**DESCRIPTION OF THE TASK**:
Give back exactly the lines running from the line that holds "color([0.76, 0.77, 0.79])" through the line that holds "bpy.data.objects.remove(obj)", ends included, and no other lines.

§ §

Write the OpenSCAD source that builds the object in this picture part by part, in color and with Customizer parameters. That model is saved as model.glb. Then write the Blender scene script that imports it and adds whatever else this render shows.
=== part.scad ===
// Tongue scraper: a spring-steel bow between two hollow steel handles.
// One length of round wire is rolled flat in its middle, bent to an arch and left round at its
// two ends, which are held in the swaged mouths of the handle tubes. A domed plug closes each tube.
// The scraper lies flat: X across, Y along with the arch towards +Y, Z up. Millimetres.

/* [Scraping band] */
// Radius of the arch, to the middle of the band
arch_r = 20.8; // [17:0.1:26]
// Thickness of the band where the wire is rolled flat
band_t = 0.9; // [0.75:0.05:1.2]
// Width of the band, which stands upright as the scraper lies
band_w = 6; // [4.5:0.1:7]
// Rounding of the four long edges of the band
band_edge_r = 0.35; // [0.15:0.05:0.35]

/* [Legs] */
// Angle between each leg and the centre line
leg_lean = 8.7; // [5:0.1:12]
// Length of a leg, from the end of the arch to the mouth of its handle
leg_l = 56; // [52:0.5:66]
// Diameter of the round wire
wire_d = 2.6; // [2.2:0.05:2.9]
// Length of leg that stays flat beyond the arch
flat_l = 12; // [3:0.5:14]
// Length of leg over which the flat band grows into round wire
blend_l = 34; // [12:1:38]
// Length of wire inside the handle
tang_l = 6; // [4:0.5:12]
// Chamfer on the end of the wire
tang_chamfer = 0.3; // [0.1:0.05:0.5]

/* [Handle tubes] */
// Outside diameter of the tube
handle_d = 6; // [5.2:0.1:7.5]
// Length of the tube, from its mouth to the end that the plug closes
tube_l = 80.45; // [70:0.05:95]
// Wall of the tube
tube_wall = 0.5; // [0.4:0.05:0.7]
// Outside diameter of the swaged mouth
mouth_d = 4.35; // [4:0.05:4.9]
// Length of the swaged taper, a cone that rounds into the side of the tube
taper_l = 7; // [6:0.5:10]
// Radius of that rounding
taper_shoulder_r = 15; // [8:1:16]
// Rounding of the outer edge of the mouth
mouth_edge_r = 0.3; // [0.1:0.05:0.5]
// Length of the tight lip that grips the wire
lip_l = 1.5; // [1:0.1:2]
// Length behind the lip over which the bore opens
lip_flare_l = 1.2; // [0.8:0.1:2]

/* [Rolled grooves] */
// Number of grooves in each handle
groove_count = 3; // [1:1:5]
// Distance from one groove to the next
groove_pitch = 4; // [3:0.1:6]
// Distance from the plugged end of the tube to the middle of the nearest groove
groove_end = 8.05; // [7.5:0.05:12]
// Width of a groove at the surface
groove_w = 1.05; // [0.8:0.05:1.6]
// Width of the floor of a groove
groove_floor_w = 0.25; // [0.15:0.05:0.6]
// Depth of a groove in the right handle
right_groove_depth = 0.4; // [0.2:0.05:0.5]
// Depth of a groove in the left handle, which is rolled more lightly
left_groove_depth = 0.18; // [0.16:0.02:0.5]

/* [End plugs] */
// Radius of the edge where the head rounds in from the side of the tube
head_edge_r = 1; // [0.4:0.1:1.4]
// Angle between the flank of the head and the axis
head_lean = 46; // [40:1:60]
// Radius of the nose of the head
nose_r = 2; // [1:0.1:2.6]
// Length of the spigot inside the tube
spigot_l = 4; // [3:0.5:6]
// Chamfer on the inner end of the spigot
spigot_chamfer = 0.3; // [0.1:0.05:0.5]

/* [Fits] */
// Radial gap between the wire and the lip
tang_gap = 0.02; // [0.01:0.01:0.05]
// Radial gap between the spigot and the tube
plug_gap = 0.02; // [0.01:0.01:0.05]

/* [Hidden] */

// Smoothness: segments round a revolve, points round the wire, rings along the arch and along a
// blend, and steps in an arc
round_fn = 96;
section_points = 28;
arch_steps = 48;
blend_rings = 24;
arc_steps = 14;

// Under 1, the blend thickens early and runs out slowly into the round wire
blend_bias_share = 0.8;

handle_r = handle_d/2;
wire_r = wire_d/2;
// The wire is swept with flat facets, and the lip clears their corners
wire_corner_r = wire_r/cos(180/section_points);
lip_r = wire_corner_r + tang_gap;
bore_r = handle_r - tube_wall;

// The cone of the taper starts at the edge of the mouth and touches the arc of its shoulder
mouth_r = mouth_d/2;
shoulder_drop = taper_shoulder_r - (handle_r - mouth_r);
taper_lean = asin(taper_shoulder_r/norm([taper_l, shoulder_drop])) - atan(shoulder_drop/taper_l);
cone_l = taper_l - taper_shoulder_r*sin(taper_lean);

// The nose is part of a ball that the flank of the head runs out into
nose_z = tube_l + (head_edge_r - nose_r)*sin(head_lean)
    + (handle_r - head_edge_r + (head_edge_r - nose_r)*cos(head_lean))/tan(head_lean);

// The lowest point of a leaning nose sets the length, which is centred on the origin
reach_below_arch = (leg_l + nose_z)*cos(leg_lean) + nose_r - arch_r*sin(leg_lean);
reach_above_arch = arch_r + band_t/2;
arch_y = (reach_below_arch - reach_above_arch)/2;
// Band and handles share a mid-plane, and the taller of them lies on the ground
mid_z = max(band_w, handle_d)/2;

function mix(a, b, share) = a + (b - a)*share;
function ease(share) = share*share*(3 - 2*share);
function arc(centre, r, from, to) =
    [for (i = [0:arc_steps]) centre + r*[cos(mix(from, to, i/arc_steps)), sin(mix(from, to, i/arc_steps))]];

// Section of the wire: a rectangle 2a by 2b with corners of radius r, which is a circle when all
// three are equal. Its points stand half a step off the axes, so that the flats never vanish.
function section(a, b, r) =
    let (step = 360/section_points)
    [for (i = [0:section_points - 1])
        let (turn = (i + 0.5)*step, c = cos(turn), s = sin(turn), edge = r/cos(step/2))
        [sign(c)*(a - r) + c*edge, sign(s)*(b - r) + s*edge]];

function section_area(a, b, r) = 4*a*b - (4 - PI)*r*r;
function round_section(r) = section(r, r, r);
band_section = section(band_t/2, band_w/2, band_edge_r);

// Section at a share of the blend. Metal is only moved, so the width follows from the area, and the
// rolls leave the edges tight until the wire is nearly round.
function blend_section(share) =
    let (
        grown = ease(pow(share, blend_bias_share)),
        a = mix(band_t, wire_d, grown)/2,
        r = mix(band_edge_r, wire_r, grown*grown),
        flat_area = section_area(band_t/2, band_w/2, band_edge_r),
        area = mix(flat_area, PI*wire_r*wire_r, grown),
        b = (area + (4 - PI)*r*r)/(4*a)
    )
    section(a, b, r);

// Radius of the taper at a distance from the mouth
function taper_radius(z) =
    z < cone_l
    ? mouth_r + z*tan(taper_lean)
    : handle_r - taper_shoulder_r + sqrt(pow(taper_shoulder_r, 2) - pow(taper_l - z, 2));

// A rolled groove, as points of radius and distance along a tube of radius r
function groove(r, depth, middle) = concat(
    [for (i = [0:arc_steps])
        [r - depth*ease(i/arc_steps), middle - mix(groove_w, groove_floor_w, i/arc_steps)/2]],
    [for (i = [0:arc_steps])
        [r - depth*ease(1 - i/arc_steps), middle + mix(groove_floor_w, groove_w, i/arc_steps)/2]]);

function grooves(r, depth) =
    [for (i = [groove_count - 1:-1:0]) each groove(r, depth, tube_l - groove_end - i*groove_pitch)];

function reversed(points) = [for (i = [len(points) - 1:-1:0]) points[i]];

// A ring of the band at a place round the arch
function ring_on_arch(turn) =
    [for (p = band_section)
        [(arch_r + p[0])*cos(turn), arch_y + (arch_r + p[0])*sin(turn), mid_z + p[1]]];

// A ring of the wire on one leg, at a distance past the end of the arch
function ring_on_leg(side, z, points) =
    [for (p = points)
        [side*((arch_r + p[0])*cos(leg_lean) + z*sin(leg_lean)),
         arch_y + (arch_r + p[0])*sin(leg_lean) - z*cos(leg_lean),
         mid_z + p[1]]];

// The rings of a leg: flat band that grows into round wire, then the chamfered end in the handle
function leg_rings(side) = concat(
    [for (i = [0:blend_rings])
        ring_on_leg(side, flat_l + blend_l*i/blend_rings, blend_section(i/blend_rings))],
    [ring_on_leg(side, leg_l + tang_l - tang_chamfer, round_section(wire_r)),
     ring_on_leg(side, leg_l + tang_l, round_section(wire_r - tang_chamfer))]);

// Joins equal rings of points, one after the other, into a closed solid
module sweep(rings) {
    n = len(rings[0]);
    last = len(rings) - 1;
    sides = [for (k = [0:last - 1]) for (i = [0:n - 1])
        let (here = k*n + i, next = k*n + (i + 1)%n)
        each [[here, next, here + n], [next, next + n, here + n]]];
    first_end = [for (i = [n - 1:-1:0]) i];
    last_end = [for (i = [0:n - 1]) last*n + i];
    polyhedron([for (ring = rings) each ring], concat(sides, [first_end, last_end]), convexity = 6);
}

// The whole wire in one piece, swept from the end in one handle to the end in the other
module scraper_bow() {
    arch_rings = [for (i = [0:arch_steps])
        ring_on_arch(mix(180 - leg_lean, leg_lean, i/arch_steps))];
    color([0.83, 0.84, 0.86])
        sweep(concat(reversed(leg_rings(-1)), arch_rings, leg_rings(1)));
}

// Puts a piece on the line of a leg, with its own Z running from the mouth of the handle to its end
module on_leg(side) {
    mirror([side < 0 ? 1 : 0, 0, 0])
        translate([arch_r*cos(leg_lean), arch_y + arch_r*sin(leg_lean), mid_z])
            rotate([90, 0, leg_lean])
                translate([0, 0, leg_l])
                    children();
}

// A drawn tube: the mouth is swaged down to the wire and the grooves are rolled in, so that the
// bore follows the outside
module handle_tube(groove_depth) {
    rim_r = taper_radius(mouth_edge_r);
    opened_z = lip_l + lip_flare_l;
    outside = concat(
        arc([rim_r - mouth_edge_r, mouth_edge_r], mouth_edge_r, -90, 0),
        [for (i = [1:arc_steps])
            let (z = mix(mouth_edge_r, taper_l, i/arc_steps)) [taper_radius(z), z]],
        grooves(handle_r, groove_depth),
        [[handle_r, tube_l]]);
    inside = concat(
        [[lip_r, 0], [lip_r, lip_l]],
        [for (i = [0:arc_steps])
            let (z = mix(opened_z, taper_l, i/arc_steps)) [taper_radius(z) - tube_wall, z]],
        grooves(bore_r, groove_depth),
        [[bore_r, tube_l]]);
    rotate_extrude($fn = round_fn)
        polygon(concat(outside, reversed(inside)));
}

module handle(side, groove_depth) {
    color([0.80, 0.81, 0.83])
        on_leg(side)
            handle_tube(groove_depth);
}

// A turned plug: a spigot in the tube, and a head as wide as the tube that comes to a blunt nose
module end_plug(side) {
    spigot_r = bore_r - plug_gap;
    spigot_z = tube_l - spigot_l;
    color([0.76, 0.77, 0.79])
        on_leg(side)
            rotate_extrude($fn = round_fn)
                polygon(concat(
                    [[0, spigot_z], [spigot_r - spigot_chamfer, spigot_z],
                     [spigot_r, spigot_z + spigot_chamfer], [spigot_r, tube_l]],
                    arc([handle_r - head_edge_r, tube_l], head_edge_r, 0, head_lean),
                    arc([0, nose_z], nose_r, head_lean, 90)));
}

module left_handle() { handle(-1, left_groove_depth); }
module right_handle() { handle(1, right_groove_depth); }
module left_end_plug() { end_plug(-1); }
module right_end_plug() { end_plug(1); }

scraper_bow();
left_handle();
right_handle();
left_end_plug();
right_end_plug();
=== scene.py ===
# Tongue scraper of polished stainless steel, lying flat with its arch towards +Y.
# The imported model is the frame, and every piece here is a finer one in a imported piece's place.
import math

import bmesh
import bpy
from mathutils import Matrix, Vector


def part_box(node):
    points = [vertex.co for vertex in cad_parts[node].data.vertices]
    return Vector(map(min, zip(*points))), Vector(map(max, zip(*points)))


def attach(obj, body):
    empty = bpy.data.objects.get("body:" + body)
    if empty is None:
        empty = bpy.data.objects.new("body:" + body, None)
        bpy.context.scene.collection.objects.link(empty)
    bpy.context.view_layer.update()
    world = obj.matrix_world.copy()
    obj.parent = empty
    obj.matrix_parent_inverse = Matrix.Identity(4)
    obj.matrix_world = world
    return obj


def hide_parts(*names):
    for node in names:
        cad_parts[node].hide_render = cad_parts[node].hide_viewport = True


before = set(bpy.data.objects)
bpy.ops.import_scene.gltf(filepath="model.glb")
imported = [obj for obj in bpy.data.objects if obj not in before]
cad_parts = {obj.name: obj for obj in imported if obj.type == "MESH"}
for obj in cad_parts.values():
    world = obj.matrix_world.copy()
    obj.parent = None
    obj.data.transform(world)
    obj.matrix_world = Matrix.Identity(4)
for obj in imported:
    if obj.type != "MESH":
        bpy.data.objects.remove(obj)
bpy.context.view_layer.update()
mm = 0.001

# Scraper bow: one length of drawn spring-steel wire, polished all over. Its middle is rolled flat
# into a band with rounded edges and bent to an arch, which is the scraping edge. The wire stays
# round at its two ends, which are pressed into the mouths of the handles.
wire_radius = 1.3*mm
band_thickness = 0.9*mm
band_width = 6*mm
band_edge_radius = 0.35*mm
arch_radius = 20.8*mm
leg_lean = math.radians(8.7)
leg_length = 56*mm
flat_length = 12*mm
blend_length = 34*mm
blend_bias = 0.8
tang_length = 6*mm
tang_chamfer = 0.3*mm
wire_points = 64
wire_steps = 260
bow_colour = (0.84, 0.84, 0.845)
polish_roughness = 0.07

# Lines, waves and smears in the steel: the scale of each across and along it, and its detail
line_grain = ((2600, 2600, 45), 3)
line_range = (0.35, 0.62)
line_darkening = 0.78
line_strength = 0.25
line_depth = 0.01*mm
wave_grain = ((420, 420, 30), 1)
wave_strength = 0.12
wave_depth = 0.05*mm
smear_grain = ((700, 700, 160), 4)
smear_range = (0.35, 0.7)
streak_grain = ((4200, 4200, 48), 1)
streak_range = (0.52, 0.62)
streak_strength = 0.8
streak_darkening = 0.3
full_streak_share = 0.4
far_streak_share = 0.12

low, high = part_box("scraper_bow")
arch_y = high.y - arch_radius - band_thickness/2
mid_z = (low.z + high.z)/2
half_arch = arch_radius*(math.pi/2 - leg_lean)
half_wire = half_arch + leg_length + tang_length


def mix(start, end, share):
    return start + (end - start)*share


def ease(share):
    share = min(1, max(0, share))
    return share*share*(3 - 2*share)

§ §

**SOLUTION FOR THIS EXERCISE**:
    color([0.76, 0.77, 0.79])
        on_leg(side)
            rotate_extrude($fn = round_fn)
                polygon(concat(
                    [[0, spigot_z], [spigot_r - spigot_chamfer, spigot_z],
                     [spigot_r, spigot_z + spigot_chamfer], [spigot_r, tube_l]],
                    arc([handle_r - head_edge_r, tube_l], head_edge_r, 0, head_lean),
                    arc([0, nose_z], nose_r, head_lean, 90)));
}

module left_handle() { handle(-1, left_groove_depth); }
module right_handle() { handle(1, right_groove_depth); }
module left_end_plug() { end_plug(-1); }
module right_end_plug() { end_plug(1); }

scraper_bow();
left_handle();
right_handle();
left_end_plug();
right_end_plug();
=== scene.py ===
# Tongue scraper of polished stainless steel, lying flat with its arch towards +Y.
# The imported model is the frame, and every piece here is a finer one in a imported piece's place.
import math

import bmesh
import bpy
from mathutils import Matrix, Vector


def part_box(node):
    points = [vertex.co for vertex in cad_parts[node].data.vertices]
    return Vector(map(min, zip(*points))), Vector(map(max, zip(*points)))


def attach(obj, body):
    empty = bpy.data.objects.get("body:" + body)
    if empty is None:
        empty = bpy.data.objects.new("body:" + body, None)
        bpy.context.scene.collection.objects.link(empty)
    bpy.context.view_layer.update()
    world = obj.matrix_world.copy()
    obj.parent = empty
    obj.matrix_parent_inverse = Matrix.Identity(4)
    obj.matrix_world = world
    return obj


def hide_parts(*names):
    for node in names:
        cad_parts[node].hide_render = cad_parts[node].hide_viewport = True


before = set(bpy.data.objects)
bpy.ops.import_scene.gltf(filepath="model.glb")
imported = [obj for obj in bpy.data.objects if obj not in before]
cad_parts = {obj.name: obj for obj in imported if obj.type == "MESH"}
for obj in cad_parts.values():
    world = obj.matrix_world.copy()
    obj.parent = None
    obj.data.transform(world)
    obj.matrix_world = Matrix.Identity(4)
for obj in imported:
    if obj.type != "MESH":
        bpy.data.objects.remove(obj)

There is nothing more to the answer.